- _Written problem_: Copy every line of the material below word for word.

- _Data segment_:

────────────────

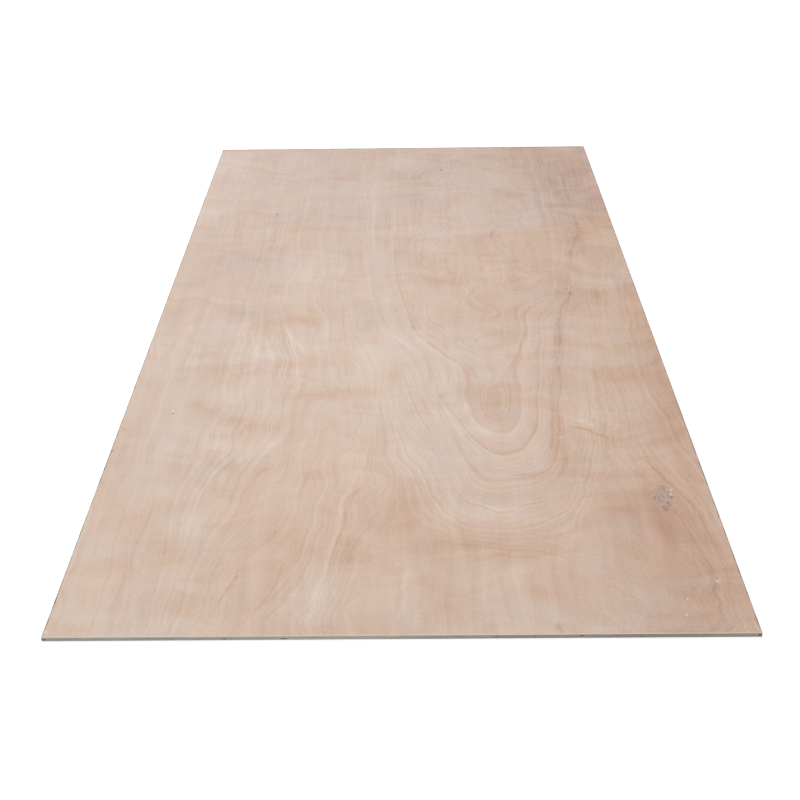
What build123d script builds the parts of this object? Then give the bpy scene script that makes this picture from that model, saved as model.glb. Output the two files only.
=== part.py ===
from build123d import *
import os

# Plywood sheet: rotary-cut veneers glued in one press, so it is one solid stock piece.
# Millimetres, +Z up, with the origin at the middle of the underside. The length and the
# grain of both faces run along Y. The end at -Y is the near one, and left is towards -X.

# Sheet, sawn to its standard size
SHEET_LENGTH = 2440.0
SHEET_WIDTH = 1220.0
ARRIS_BREAK = 0.15  # flat rubbed onto the sharp sawn corners

# Lay-up: a thin veneer on each face, and an odd number of thicker core veneers between them
FACE_VENEER = 0.3
CORE_VENEER = 1.38
CORE_COUNT = 5
GLUE_FILM = 0.06  # what is left of a core veneer above and below a gap in it
SHEET_THICKNESS = 2 * FACE_VENEER + CORE_COUNT * CORE_VENEER

# Core gaps: where two strips of a core veneer don't meet, or a knot fell out of one, the
# sawn edge opens into a pocket that narrows inwards. Veneer 1 is the one under the top face.
POCKET_TAPER = 0.55  # width of a pocket's inner end as a share of its mouth
POCKET_ROUND = 0.35  # radius of the inner corners as a share of the inner end

# Each gap: core veneer, distance from the left corner (or the near one), mouth, depth
NEAR_END_GAPS = [
    (3, 5.2, 8.0, 26.0),
    (4, 311.0, 4.0, 45.0),
    (4, 412.0, 9.5, 90.0),
    (3, 772.0, 5.0, 30.0),
    (2, 837.0, 3.0, 22.0),
    (2, 916.0, 4.0, 60.0),
    (5, 1016.0, 4.5, 24.0),
    (2, SHEET_WIDTH - 3.4, 4.5, 18.0),
    (4, SHEET_WIDTH - 3.8, 5.2, 30.0),
]
FAR_END_GAPS = [
    (2, 188.0, 5.0, 70.0),
    (4, 495.0, 3.5, 40.0),
    (2, 742.0, 8.0, 55.0),
    (4, 1064.0, 4.0, 35.0),
]
LEFT_SIDE_GAPS = [
    (1, 402.0, 6.0, 48.0),
    (3, 918.0, 4.0, 80.0),
    (5, 1297.0, 9.0, 36.0),
    (1, 1731.0, 3.5, 60.0),
    (3, 2185.0, 5.0, 28.0),
]
RIGHT_SIDE_GAPS = [
    (5, 266.0, 4.5, 52.0),
    (1, 791.0, 7.0, 33.0),
    (3, 1244.0, 3.5, 66.0),
    (5, 1623.0, 5.5, 42.0),
    (1, 2070.0, 4.0, 75.0),
]


def blank():
    """The sawn sheet, with all its corners rubbed a little."""
    seat = (Align.CENTER, Align.CENTER, Align.MIN)
    sheet = Box(SHEET_WIDTH, SHEET_LENGTH, SHEET_THICKNESS, align=seat)
    return chamfer(sheet.edges(), ARRIS_BREAK)


def pocket(veneer, mouth, depth):
    """A cutter for one gap: its mouth at the XZ plane, it narrows along +Y, at its height."""
    inner = mouth * POCKET_TAPER
    corners = [
        (-mouth / 2, -mouth),
        (mouth / 2, -mouth),
        (mouth / 2, 0),
        (inner / 2, depth),
        (-inner / 2, depth),
        (-mouth / 2, 0),
    ]
    plan = Polygon(*corners, align=None)
    plan = fillet(plan.vertices().group_by(Axis.Y)[-1], inner * POCKET_ROUND)
    veneer_top = SHEET_THICKNESS - FACE_VENEER - (veneer - 1) * CORE_VENEER
    height = CORE_VENEER - 2 * GLUE_FILM
    return Pos(0, 0, veneer_top - GLUE_FILM - height) * extrude(plan, height)


def end_pockets(gaps, edge_y, turn):
    """The pockets along one short end, which face into the sheet after the turn."""
    for veneer, from_left, mouth, depth in gaps:
        place = Pos(from_left - SHEET_WIDTH / 2, edge_y, 0) * Rot(0, 0, turn)
        yield place * pocket(veneer, mouth, depth)


def side_pockets(gaps, edge_x, turn):
    """The pockets along one long side, which face into the sheet after the turn."""
    for veneer, from_near, mouth, depth in gaps:
        place = Pos(edge_x, from_near - SHEET_LENGTH / 2, 0) * Rot(0, 0, turn)
        yield place * pocket(veneer, mouth, depth)


def plywood_sheet():
    """The sheet with the core gaps opened along its four sawn edges."""
    sheet = blank()
    sheet -= list(end_pockets(NEAR_END_GAPS, -SHEET_LENGTH / 2, 0))
    sheet -= list(end_pockets(FAR_END_GAPS, SHEET_LENGTH / 2, 180))
    sheet -= list(side_pockets(LEFT_SIDE_GAPS, -SHEET_WIDTH / 2, -90))
    sheet -= list(side_pockets(RIGHT_SIDE_GAPS, SHEET_WIDTH / 2, 90))
    return sheet


os.makedirs("parts", exist_ok=True)
export_step(plywood_sheet(), "parts/plywood_sheet.step")
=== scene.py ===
import math

import bpy
import bmesh
import numpy as np
from mathutils import Matrix, Vector, noise


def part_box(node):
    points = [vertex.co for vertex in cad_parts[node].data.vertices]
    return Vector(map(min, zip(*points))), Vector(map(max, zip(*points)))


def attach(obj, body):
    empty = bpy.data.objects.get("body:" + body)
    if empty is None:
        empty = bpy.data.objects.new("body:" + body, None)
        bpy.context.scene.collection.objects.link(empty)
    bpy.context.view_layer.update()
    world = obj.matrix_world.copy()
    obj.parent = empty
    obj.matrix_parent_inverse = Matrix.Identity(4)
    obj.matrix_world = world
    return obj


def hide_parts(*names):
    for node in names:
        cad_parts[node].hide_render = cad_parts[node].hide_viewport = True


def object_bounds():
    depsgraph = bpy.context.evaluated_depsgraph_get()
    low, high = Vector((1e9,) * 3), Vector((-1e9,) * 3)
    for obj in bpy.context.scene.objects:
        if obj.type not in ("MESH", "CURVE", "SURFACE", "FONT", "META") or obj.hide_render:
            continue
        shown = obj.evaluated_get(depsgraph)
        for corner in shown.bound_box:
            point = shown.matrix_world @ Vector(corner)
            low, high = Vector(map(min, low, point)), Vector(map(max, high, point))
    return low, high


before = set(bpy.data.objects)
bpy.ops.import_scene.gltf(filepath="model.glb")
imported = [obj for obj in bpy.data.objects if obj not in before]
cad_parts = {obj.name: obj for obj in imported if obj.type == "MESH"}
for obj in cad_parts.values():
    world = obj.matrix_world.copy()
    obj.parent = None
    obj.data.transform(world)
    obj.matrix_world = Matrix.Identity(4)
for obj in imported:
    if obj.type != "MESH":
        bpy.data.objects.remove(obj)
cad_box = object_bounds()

# Camera. A person stands at the near end of the sheet, a little to the right of its middle, and
# looks down along it. The focal length, place and turns come from the four corners of the sheet
# in the photograph.
PHOTO_WIDTH_PX = 800
FOCAL_LENGTH_PX = 1236
EYE = Vector((0.021, -2.809, 1.4205))
LOOKS_DOWN = math.radians(30.85)
LOOKS_LEFT = math.radians(0.61)
LEANS = math.radians(-0.78)

camera_data = bpy.data.cameras.new("camera")
camera_data.sensor_fit = "HORIZONTAL"
camera_data.lens = camera_data.sensor_width * FOCAL_LENGTH_PX / PHOTO_WIDTH_PX
camera = bpy.data.objects.new("camera", camera_data)
bpy.context.scene.collection.objects.link(camera)
camera.matrix_world = (
    Matrix.Translation(EYE)
    @ Matrix.Rotation(LOOKS_LEFT, 4, "Z")
    @ Matrix.Rotation(math.pi / 2 - LOOKS_DOWN, 4, "X")
    @ Matrix.Rotation(LEANS, 4, "Z")
)
bpy.context.scene.camera = camera
bpy.context.scene.view_settings.view_transform = "Standard"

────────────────

- _Task solution_:
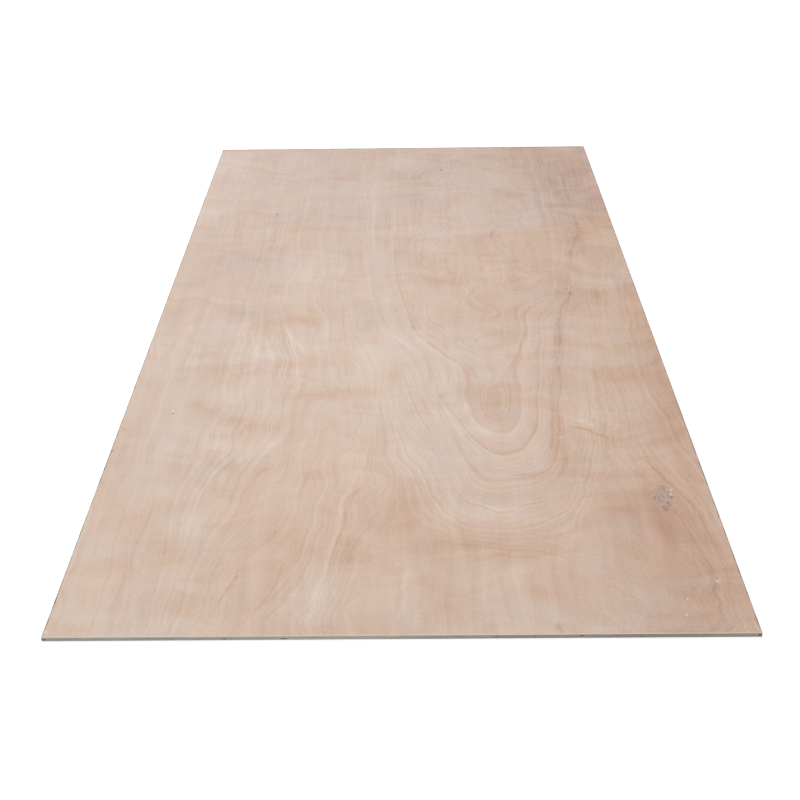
What build123d script builds the parts of this object? Then give the bpy scene script that makes this picture from that model, saved as model.glb. Output the two files only.
=== part.py ===
from build123d import *
import os

# Plywood sheet: rotary-cut veneers glued in one press, so it is one solid stock piece.
# Millimetres, +Z up, with the origin at the middle of the underside. The length and the
# grain of both faces run along Y. The end at -Y is the near one, and left is towards -X.

# Sheet, sawn to its standard size
SHEET_LENGTH = 2440.0
SHEET_WIDTH = 1220.0
ARRIS_BREAK = 0.15  # flat rubbed onto the sharp sawn corners

# Lay-up: a thin veneer on each face, and an odd number of thicker core veneers between them
FACE_VENEER = 0.3
CORE_VENEER = 1.38
CORE_COUNT = 5
GLUE_FILM = 0.06  # what is left of a core veneer above and below a gap in it
SHEET_THICKNESS = 2 * FACE_VENEER + CORE_COUNT * CORE_VENEER

# Core gaps: where two strips of a core veneer don't meet, or a knot fell out of one, the
# sawn edge opens into a pocket that narrows inwards. Veneer 1 is the one under the top face.
POCKET_TAPER = 0.55  # width of a pocket's inner end as a share of its mouth
POCKET_ROUND = 0.35  # radius of the inner corners as a share of the inner end

# Each gap: core veneer, distance from the left corner (or the near one), mouth, depth
NEAR_END_GAPS = [
    (3, 5.2, 8.0, 26.0),
    (4, 311.0, 4.0, 45.0),
    (4, 412.0, 9.5, 90.0),
    (3, 772.0, 5.0, 30.0),
    (2, 837.0, 3.0, 22.0),
    (2, 916.0, 4.0, 60.0),
    (5, 1016.0, 4.5, 24.0),
    (2, SHEET_WIDTH - 3.4, 4.5, 18.0),
    (4, SHEET_WIDTH - 3.8, 5.2, 30.0),
]
FAR_END_GAPS = [
    (2, 188.0, 5.0, 70.0),
    (4, 495.0, 3.5, 40.0),
    (2, 742.0, 8.0, 55.0),
    (4, 1064.0, 4.0, 35.0),
]
LEFT_SIDE_GAPS = [
    (1, 402.0, 6.0, 48.0),
    (3, 918.0, 4.0, 80.0),
    (5, 1297.0, 9.0, 36.0),
    (1, 1731.0, 3.5, 60.0),
    (3, 2185.0, 5.0, 28.0),
]
RIGHT_SIDE_GAPS = [
    (5, 266.0, 4.5, 52.0),
    (1, 791.0, 7.0, 33.0),
    (3, 1244.0, 3.5, 66.0),
    (5, 1623.0, 5.5, 42.0),
    (1, 2070.0, 4.0, 75.0),
]


def blank():
    """The sawn sheet, with all its corners rubbed a little."""
    seat = (Align.CENTER, Align.CENTER, Align.MIN)
    sheet = Box(SHEET_WIDTH, SHEET_LENGTH, SHEET_THICKNESS, align=seat)
    return chamfer(sheet.edges(), ARRIS_BREAK)


def pocket(veneer, mouth, depth):
    """A cutter for one gap: its mouth at the XZ plane, it narrows along +Y, at its height."""
    inner = mouth * POCKET_TAPER
    corners = [
        (-mouth / 2, -mouth),
        (mouth / 2, -mouth),
        (mouth / 2, 0),
        (inner / 2, depth),
        (-inner / 2, depth),
        (-mouth / 2, 0),
    ]
    plan = Polygon(*corners, align=None)
    plan = fillet(plan.vertices().group_by(Axis.Y)[-1], inner * POCKET_ROUND)
    veneer_top = SHEET_THICKNESS - FACE_VENEER - (veneer - 1) * CORE_VENEER
    height = CORE_VENEER - 2 * GLUE_FILM
    return Pos(0, 0, veneer_top - GLUE_FILM - height) * extrude(plan, height)


def end_pockets(gaps, edge_y, turn):
    """The pockets along one short end, which face into the sheet after the turn."""
    for veneer, from_left, mouth, depth in gaps:
        place = Pos(from_left - SHEET_WIDTH / 2, edge_y, 0) * Rot(0, 0, turn)
        yield place * pocket(veneer, mouth, depth)


def side_pockets(gaps, edge_x, turn):
    """The pockets along one long side, which face into the sheet after the turn."""
    for veneer, from_near, mouth, depth in gaps:
        place = Pos(edge_x, from_near - SHEET_LENGTH / 2, 0) * Rot(0, 0, turn)
        yield place * pocket(veneer, mouth, depth)


def plywood_sheet():
    """The sheet with the core gaps opened along its four sawn edges."""
    sheet = blank()
    sheet -= list(end_pockets(NEAR_END_GAPS, -SHEET_LENGTH / 2, 0))
    sheet -= list(end_pockets(FAR_END_GAPS, SHEET_LENGTH / 2, 180))
    sheet -= list(side_pockets(LEFT_SIDE_GAPS, -SHEET_WIDTH / 2, -90))
    sheet -= list(side_pockets(RIGHT_SIDE_GAPS, SHEET_WIDTH / 2, 90))
    return sheet


os.makedirs("parts", exist_ok=True)
export_step(plywood_sheet(), "parts/plywood_sheet.step")
=== scene.py ===
import math

import bpy
import bmesh
import numpy as np
from mathutils import Matrix, Vector, noise


def part_box(node):
    points = [vertex.co for vertex in cad_parts[node].data.vertices]
    return Vector(map(min, zip(*points))), Vector(map(max, zip(*points)))


def attach(obj, body):
    empty = bpy.data.objects.get("body:" + body)
    if empty is None:
        empty = bpy.data.objects.new("body:" + body, None)
        bpy.context.scene.collection.objects.link(empty)
    bpy.context.view_layer.update()
    world = obj.matrix_world.copy()
    obj.parent = empty
    obj.matrix_parent_inverse = Matrix.Identity(4)
    obj.matrix_world = world
    return obj


def hide_parts(*names):
    for node in names:
        cad_parts[node].hide_render = cad_parts[node].hide_viewport = True


def object_bounds():
    depsgraph = bpy.context.evaluated_depsgraph_get()
    low, high = Vector((1e9,) * 3), Vector((-1e9,) * 3)
    for obj in bpy.context.scene.objects:
        if obj.type not in ("MESH", "CURVE", "SURFACE", "FONT", "META") or obj.hide_render:
            continue
        shown = obj.evaluated_get(depsgraph)
        for corner in shown.bound_box:
            point = shown.matrix_world @ Vector(corner)
            low, high = Vector(map(min, low, point)), Vector(map(max, high, point))
    return low, high


before = set(bpy.data.objects)
bpy.ops.import_scene.gltf(filepath="model.glb")
imported = [obj for obj in bpy.data.objects if obj not in before]
cad_parts = {obj.name: obj for obj in imported if obj.type == "MESH"}
for obj in cad_parts.values():
    world = obj.matrix_world.copy()
    obj.parent = None
    obj.data.transform(world)
    obj.matrix_world = Matrix.Identity(4)
for obj in imported:
    if obj.type != "MESH":
        bpy.data.objects.remove(obj)
cad_box = object_bounds()

# Camera. A person stands at the near end of the sheet, a little to the right of its middle, and
# looks down along it. The focal length, place and turns come from the four corners of the sheet
# in the photograph.
PHOTO_WIDTH_PX = 800
FOCAL_LENGTH_PX = 1236
EYE = Vector((0.021, -2.809, 1.4205))
LOOKS_DOWN = math.radians(30.85)
LOOKS_LEFT = math.radians(0.61)
LEANS = math.radians(-0.78)

camera_data = bpy.data.cameras.new("camera")
camera_data.sensor_fit = "HORIZONTAL"
camera_data.lens = camera_data.sensor_width * FOCAL_LENGTH_PX / PHOTO_WIDTH_PX
camera = bpy.data.objects.new("camera", camera_data)
bpy.context.scene.collection.objects.link(camera)
camera.matrix_world = (
    Matrix.Translation(EYE)
    @ Matrix.Rotation(LOOKS_LEFT, 4, "Z")
    @ Matrix.Rotation(math.pi / 2 - LOOKS_DOWN, 4, "X")
    @ Matrix.Rotation(LEANS, 4, "Z")
)
bpy.context.scene.camera = camera
bpy.context.scene.view_settings.view_transform = "Standard"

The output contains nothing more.